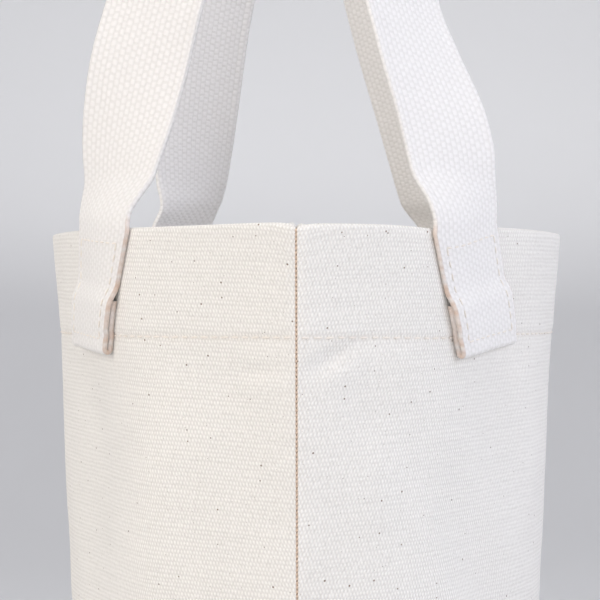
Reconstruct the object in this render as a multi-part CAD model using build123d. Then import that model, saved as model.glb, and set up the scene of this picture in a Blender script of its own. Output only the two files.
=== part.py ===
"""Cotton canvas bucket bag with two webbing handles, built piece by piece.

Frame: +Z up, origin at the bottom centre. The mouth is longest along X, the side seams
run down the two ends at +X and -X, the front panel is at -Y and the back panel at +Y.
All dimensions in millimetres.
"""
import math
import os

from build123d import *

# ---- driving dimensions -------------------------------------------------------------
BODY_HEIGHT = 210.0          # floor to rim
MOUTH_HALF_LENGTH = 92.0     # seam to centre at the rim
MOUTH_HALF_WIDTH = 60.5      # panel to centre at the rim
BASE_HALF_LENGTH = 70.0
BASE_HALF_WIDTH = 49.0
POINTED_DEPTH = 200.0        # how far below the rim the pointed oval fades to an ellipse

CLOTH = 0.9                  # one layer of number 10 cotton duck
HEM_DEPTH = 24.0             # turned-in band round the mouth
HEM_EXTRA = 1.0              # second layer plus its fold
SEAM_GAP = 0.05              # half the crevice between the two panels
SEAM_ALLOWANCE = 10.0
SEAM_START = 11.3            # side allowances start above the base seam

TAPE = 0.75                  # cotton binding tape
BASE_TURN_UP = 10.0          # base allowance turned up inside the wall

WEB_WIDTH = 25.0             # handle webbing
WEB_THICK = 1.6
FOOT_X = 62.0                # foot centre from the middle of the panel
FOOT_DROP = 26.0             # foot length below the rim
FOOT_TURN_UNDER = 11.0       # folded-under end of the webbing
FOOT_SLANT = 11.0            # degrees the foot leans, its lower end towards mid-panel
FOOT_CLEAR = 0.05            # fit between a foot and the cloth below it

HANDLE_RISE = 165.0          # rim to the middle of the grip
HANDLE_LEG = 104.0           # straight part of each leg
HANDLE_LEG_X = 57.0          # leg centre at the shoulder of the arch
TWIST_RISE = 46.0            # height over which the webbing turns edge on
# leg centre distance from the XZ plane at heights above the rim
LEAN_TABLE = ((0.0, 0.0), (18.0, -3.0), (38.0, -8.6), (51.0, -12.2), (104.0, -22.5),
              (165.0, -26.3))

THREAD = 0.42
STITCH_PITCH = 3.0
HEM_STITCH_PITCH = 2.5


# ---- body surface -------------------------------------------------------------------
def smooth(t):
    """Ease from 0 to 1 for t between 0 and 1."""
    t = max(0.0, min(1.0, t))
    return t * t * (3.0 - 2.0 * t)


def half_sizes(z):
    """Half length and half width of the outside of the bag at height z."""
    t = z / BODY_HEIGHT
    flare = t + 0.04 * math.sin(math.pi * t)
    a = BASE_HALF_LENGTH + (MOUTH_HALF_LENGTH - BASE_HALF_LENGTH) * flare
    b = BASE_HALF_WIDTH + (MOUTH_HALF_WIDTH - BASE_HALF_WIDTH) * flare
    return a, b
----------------
What to do: Restate the data above word for word, please.

Solution for this problem:
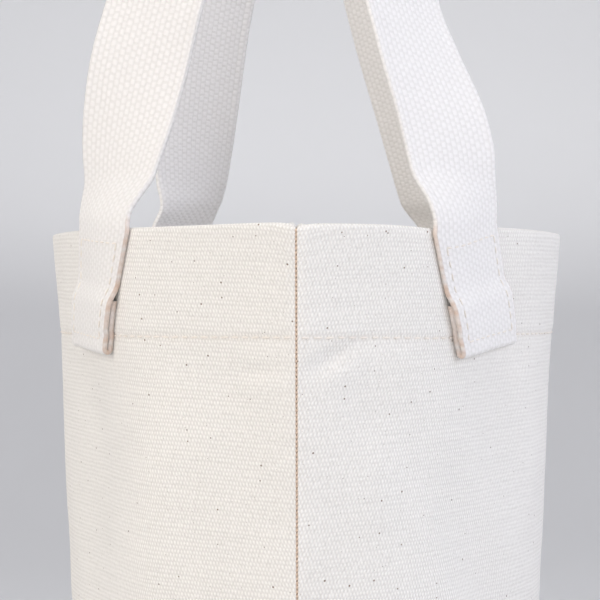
Reconstruct the object in this render as a multi-part CAD model using build123d. Then import that model, saved as model.glb, and set up the scene of this picture in a Blender script of its own. Output only the two files.
=== part.py ===
"""Cotton canvas bucket bag with two webbing handles, built piece by piece.

Frame: +Z up, origin at the bottom centre. The mouth is longest along X, the side seams
run down the two ends at +X and -X, the front panel is at -Y and the back panel at +Y.
All dimensions in millimetres.
"""
import math
import os

from build123d import *

# ---- driving dimensions -------------------------------------------------------------
BODY_HEIGHT = 210.0          # floor to rim
MOUTH_HALF_LENGTH = 92.0     # seam to centre at the rim
MOUTH_HALF_WIDTH = 60.5      # panel to centre at the rim
BASE_HALF_LENGTH = 70.0
BASE_HALF_WIDTH = 49.0
POINTED_DEPTH = 200.0        # how far below the rim the pointed oval fades to an ellipse

CLOTH = 0.9                  # one layer of number 10 cotton duck
HEM_DEPTH = 24.0             # turned-in band round the mouth
HEM_EXTRA = 1.0              # second layer plus its fold
SEAM_GAP = 0.05              # half the crevice between the two panels
SEAM_ALLOWANCE = 10.0
SEAM_START = 11.3            # side allowances start above the base seam

TAPE = 0.75                  # cotton binding tape
BASE_TURN_UP = 10.0          # base allowance turned up inside the wall

WEB_WIDTH = 25.0             # handle webbing
WEB_THICK = 1.6
FOOT_X = 62.0                # foot centre from the middle of the panel
FOOT_DROP = 26.0             # foot length below the rim
FOOT_TURN_UNDER = 11.0       # folded-under end of the webbing
FOOT_SLANT = 11.0            # degrees the foot leans, its lower end towards mid-panel
FOOT_CLEAR = 0.05            # fit between a foot and the cloth below it

HANDLE_RISE = 165.0          # rim to the middle of the grip
HANDLE_LEG = 104.0           # straight part of each leg
HANDLE_LEG_X = 57.0          # leg centre at the shoulder of the arch
TWIST_RISE = 46.0            # height over which the webbing turns edge on
# leg centre distance from the XZ plane at heights above the rim
LEAN_TABLE = ((0.0, 0.0), (18.0, -3.0), (38.0, -8.6), (51.0, -12.2), (104.0, -22.5),
              (165.0, -26.3))

THREAD = 0.42
STITCH_PITCH = 3.0
HEM_STITCH_PITCH = 2.5


# ---- body surface -------------------------------------------------------------------
def smooth(t):
    """Ease from 0 to 1 for t between 0 and 1."""
    t = max(0.0, min(1.0, t))
    return t * t * (3.0 - 2.0 * t)


def half_sizes(z):
    """Half length and half width of the outside of the bag at height z."""
    t = z / BODY_HEIGHT
    flare = t + 0.04 * math.sin(math.pi * t)
    a = BASE_HALF_LENGTH + (MOUTH_HALF_LENGTH - BASE_HALF_LENGTH) * flare
    b = BASE_HALF_WIDTH + (MOUTH_HALF_WIDTH - BASE_HALF_WIDTH) * flare
    return a, b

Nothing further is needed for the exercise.